**Exercise task**
Send back all the data below, exactly as given.

+===+

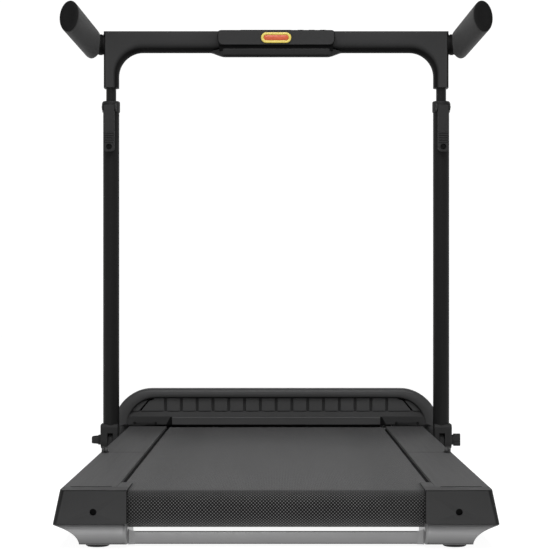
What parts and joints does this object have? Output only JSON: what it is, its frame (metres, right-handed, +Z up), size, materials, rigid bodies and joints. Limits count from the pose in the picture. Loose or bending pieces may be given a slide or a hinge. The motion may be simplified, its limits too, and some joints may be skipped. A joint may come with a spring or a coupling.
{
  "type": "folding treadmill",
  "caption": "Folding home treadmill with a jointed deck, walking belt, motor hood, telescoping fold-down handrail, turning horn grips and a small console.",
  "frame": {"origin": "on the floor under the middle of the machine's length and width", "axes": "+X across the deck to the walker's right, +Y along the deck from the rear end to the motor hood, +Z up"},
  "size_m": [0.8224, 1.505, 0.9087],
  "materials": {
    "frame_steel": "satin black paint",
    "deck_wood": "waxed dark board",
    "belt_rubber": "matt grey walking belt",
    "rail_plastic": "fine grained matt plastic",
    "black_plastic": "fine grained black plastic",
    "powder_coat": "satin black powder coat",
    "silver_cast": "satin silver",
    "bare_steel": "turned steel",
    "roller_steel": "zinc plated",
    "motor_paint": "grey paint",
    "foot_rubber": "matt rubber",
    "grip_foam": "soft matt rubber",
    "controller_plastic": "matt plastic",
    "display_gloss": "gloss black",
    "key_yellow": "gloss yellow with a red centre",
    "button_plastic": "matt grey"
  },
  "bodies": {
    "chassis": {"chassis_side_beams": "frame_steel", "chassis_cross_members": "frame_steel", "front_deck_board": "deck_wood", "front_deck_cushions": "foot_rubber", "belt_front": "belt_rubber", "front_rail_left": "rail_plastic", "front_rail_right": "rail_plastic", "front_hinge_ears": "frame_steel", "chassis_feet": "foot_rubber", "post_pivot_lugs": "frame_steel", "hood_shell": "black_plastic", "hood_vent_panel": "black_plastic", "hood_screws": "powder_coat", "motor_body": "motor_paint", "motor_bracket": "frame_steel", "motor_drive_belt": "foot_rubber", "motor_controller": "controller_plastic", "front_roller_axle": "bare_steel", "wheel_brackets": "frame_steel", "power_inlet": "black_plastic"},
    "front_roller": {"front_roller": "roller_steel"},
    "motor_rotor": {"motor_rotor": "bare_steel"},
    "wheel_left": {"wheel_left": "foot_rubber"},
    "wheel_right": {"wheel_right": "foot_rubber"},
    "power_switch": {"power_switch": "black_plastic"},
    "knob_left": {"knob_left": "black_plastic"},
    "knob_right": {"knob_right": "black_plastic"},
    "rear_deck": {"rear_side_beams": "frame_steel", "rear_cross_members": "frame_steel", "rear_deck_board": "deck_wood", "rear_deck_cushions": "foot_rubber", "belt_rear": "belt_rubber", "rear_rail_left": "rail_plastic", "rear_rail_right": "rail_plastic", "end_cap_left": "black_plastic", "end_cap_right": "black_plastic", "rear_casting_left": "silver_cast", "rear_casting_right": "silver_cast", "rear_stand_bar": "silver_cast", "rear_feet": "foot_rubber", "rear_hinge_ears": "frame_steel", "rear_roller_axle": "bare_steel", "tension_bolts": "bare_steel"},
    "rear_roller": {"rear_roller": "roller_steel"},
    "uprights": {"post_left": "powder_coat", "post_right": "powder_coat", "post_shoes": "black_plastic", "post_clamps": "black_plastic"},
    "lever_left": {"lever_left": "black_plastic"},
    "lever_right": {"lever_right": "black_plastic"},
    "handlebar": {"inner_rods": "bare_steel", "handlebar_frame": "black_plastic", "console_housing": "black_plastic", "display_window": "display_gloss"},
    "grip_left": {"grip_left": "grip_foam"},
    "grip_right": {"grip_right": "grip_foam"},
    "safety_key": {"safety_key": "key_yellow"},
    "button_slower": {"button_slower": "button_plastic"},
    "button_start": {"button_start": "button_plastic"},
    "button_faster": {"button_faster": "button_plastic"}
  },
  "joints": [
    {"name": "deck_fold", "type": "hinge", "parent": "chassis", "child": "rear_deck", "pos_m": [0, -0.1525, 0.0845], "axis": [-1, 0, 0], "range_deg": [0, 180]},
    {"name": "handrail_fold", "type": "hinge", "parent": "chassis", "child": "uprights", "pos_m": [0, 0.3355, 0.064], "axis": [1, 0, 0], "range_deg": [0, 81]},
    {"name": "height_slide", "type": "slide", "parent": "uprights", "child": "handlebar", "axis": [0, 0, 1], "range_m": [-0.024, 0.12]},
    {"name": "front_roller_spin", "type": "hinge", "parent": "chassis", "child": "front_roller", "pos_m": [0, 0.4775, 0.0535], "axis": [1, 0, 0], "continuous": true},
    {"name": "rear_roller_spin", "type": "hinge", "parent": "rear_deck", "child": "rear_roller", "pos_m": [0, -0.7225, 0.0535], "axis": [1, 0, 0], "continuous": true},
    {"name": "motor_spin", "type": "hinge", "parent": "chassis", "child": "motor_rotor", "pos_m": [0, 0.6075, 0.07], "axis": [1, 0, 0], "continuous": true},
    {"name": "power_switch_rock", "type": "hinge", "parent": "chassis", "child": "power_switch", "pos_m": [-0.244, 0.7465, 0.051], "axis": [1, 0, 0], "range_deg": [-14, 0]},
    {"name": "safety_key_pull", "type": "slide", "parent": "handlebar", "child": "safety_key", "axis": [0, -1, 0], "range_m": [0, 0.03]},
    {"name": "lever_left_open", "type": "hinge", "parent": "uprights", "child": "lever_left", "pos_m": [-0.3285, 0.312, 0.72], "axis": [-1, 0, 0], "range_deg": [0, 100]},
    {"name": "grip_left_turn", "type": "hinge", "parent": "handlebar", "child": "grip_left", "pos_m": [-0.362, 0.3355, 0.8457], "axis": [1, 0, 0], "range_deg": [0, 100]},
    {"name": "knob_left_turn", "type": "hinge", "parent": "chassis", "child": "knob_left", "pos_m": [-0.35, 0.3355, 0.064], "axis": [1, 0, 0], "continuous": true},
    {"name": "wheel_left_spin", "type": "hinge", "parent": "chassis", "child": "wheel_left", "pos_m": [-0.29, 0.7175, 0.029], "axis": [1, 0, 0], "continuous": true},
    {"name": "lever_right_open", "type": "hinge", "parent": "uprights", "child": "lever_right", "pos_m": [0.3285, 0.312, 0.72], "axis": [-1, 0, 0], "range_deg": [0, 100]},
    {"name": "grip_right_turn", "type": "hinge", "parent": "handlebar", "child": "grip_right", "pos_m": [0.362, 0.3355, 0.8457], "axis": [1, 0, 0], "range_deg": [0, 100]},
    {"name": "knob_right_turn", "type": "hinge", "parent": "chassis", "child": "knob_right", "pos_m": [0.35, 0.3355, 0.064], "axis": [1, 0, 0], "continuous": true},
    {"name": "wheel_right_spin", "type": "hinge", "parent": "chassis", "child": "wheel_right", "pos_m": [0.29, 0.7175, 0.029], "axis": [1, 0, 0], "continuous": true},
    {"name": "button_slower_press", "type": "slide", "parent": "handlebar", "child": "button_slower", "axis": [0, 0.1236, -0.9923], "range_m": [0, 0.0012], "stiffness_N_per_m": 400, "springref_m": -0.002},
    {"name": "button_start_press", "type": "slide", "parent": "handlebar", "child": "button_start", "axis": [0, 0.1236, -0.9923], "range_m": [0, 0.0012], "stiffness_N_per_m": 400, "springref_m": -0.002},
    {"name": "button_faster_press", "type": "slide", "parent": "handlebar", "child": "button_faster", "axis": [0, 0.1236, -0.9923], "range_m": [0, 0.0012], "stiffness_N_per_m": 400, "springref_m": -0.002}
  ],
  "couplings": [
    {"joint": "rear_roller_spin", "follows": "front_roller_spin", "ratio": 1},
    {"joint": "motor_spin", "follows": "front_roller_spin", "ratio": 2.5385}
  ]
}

+===+

**Full answer**
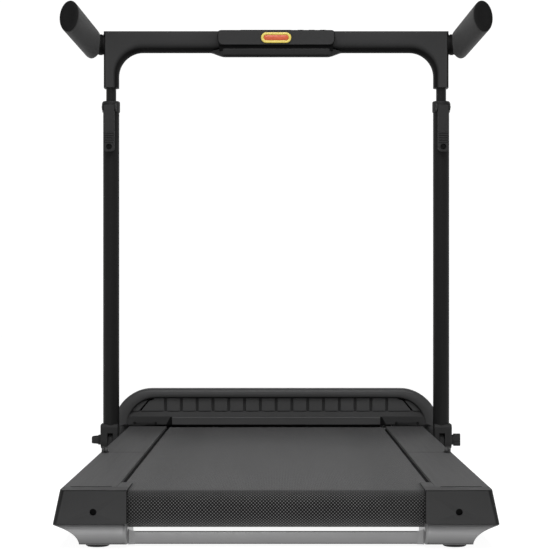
What parts and joints does this object have? Output only JSON: what it is, its frame (metres, right-handed, +Z up), size, materials, rigid bodies and joints. Limits count from the pose in the picture. Loose or bending pieces may be given a slide or a hinge. The motion may be simplified, its limits too, and some joints may be skipped. A joint may come with a spring or a coupling.
{
  "type": "folding treadmill",
  "caption": "Folding home treadmill with a jointed deck, walking belt, motor hood, telescoping fold-down handrail, turning horn grips and a small console.",
  "frame": {"origin": "on the floor under the middle of the machine's length and width", "axes": "+X across the deck to the walker's right, +Y along the deck from the rear end to the motor hood, +Z up"},
  "size_m": [0.8224, 1.505, 0.9087],
  "materials": {
    "frame_steel": "satin black paint",
    "deck_wood": "waxed dark board",
    "belt_rubber": "matt grey walking belt",
    "rail_plastic": "fine grained matt plastic",
    "black_plastic": "fine grained black plastic",
    "powder_coat": "satin black powder coat",
    "silver_cast": "satin silver",
    "bare_steel": "turned steel",
    "roller_steel": "zinc plated",
    "motor_paint": "grey paint",
    "foot_rubber": "matt rubber",
    "grip_foam": "soft matt rubber",
    "controller_plastic": "matt plastic",
    "display_gloss": "gloss black",
    "key_yellow": "gloss yellow with a red centre",
    "button_plastic": "matt grey"
  },
  "bodies": {
    "chassis": {"chassis_side_beams": "frame_steel", "chassis_cross_members": "frame_steel", "front_deck_board": "deck_wood", "front_deck_cushions": "foot_rubber", "belt_front": "belt_rubber", "front_rail_left": "rail_plastic", "front_rail_right": "rail_plastic", "front_hinge_ears": "frame_steel", "chassis_feet": "foot_rubber", "post_pivot_lugs": "frame_steel", "hood_shell": "black_plastic", "hood_vent_panel": "black_plastic", "hood_screws": "powder_coat", "motor_body": "motor_paint", "motor_bracket": "frame_steel", "motor_drive_belt": "foot_rubber", "motor_controller": "controller_plastic", "front_roller_axle": "bare_steel", "wheel_brackets": "frame_steel", "power_inlet": "black_plastic"},
    "front_roller": {"front_roller": "roller_steel"},
    "motor_rotor": {"motor_rotor": "bare_steel"},
    "wheel_left": {"wheel_left": "foot_rubber"},
    "wheel_right": {"wheel_right": "foot_rubber"},
    "power_switch": {"power_switch": "black_plastic"},
    "knob_left": {"knob_left": "black_plastic"},
    "knob_right": {"knob_right": "black_plastic"},
    "rear_deck": {"rear_side_beams": "frame_steel", "rear_cross_members": "frame_steel", "rear_deck_board": "deck_wood", "rear_deck_cushions": "foot_rubber", "belt_rear": "belt_rubber", "rear_rail_left": "rail_plastic", "rear_rail_right": "rail_plastic", "end_cap_left": "black_plastic", "end_cap_right": "black_plastic", "rear_casting_left": "silver_cast", "rear_casting_right": "silver_cast", "rear_stand_bar": "silver_cast", "rear_feet": "foot_rubber", "rear_hinge_ears": "frame_steel", "rear_roller_axle": "bare_steel", "tension_bolts": "bare_steel"},
    "rear_roller": {"rear_roller": "roller_steel"},
    "uprights": {"post_left": "powder_coat", "post_right": "powder_coat", "post_shoes": "black_plastic", "post_clamps": "black_plastic"},
    "lever_left": {"lever_left": "black_plastic"},
    "lever_right": {"lever_right": "black_plastic"},
    "handlebar": {"inner_rods": "bare_steel", "handlebar_frame": "black_plastic", "console_housing": "black_plastic", "display_window": "display_gloss"},
    "grip_left": {"grip_left": "grip_foam"},
    "grip_right": {"grip_right": "grip_foam"},
    "safety_key": {"safety_key": "key_yellow"},
    "button_slower": {"button_slower": "button_plastic"},
    "button_start": {"button_start": "button_plastic"},
    "button_faster": {"button_faster": "button_plastic"}
  },
  "joints": [
    {"name": "deck_fold", "type": "hinge", "parent": "chassis", "child": "rear_deck", "pos_m": [0, -0.1525, 0.0845], "axis": [-1, 0, 0], "range_deg": [0, 180]},
    {"name": "handrail_fold", "type": "hinge", "parent": "chassis", "child": "uprights", "pos_m": [0, 0.3355, 0.064], "axis": [1, 0, 0], "range_deg": [0, 81]},
    {"name": "height_slide", "type": "slide", "parent": "uprights", "child": "handlebar", "axis": [0, 0, 1], "range_m": [-0.024, 0.12]},
    {"name": "front_roller_spin", "type": "hinge", "parent": "chassis", "child": "front_roller", "pos_m": [0, 0.4775, 0.0535], "axis": [1, 0, 0], "continuous": true},
    {"name": "rear_roller_spin", "type": "hinge", "parent": "rear_deck", "child": "rear_roller", "pos_m": [0, -0.7225, 0.0535], "axis": [1, 0, 0], "continuous": true},
    {"name": "motor_spin", "type": "hinge", "parent": "chassis", "child": "motor_rotor", "pos_m": [0, 0.6075, 0.07], "axis": [1, 0, 0], "continuous": true},
    {"name": "power_switch_rock", "type": "hinge", "parent": "chassis", "child": "power_switch", "pos_m": [-0.244, 0.7465, 0.051], "axis": [1, 0, 0], "range_deg": [-14, 0]},
    {"name": "safety_key_pull", "type": "slide", "parent": "handlebar", "child": "safety_key", "axis": [0, -1, 0], "range_m": [0, 0.03]},
    {"name": "lever_left_open", "type": "hinge", "parent": "uprights", "child": "lever_left", "pos_m": [-0.3285, 0.312, 0.72], "axis": [-1, 0, 0], "range_deg": [0, 100]},
    {"name": "grip_left_turn", "type": "hinge", "parent": "handlebar", "child": "grip_left", "pos_m": [-0.362, 0.3355, 0.8457], "axis": [1, 0, 0], "range_deg": [0, 100]},
    {"name": "knob_left_turn", "type": "hinge", "parent": "chassis", "child": "knob_left", "pos_m": [-0.35, 0.3355, 0.064], "axis": [1, 0, 0], "continuous": true},
    {"name": "wheel_left_spin", "type": "hinge", "parent": "chassis", "child": "wheel_left", "pos_m": [-0.29, 0.7175, 0.029], "axis": [1, 0, 0], "continuous": true},
    {"name": "lever_right_open", "type": "hinge", "parent": "uprights", "child": "lever_right", "pos_m": [0.3285, 0.312, 0.72], "axis": [-1, 0, 0], "range_deg": [0, 100]},
    {"name": "grip_right_turn", "type": "hinge", "parent": "handlebar", "child": "grip_right", "pos_m": [0.362, 0.3355, 0.8457], "axis": [1, 0, 0], "range_deg": [0, 100]},
    {"name": "knob_right_turn", "type": "hinge", "parent": "chassis", "child": "knob_right", "pos_m": [0.35, 0.3355, 0.064], "axis": [1, 0, 0], "continuous": true},
    {"name": "wheel_right_spin", "type": "hinge", "parent": "chassis", "child": "wheel_right", "pos_m": [0.29, 0.7175, 0.029], "axis": [1, 0, 0], "continuous": true},
    {"name": "button_slower_press", "type": "slide", "parent": "handlebar", "child": "button_slower", "axis": [0, 0.1236, -0.9923], "range_m": [0, 0.0012], "stiffness_N_per_m": 400, "springref_m": -0.002},
    {"name": "button_start_press", "type": "slide", "parent": "handlebar", "child": "button_start", "axis": [0, 0.1236, -0.9923], "range_m": [0, 0.0012], "stiffness_N_per_m": 400, "springref_m": -0.002},
    {"name": "button_faster_press", "type": "slide", "parent": "handlebar", "child": "button_faster", "axis": [0, 0.1236, -0.9923], "range_m": [0, 0.0012], "stiffness_N_per_m": 400, "springref_m": -0.002}
  ],
  "couplings": [
    {"joint": "rear_roller_spin", "follows": "front_roller_spin", "ratio": 1},
    {"joint": "motor_spin", "follows": "front_roller_spin", "ratio": 2.5385}
  ]
}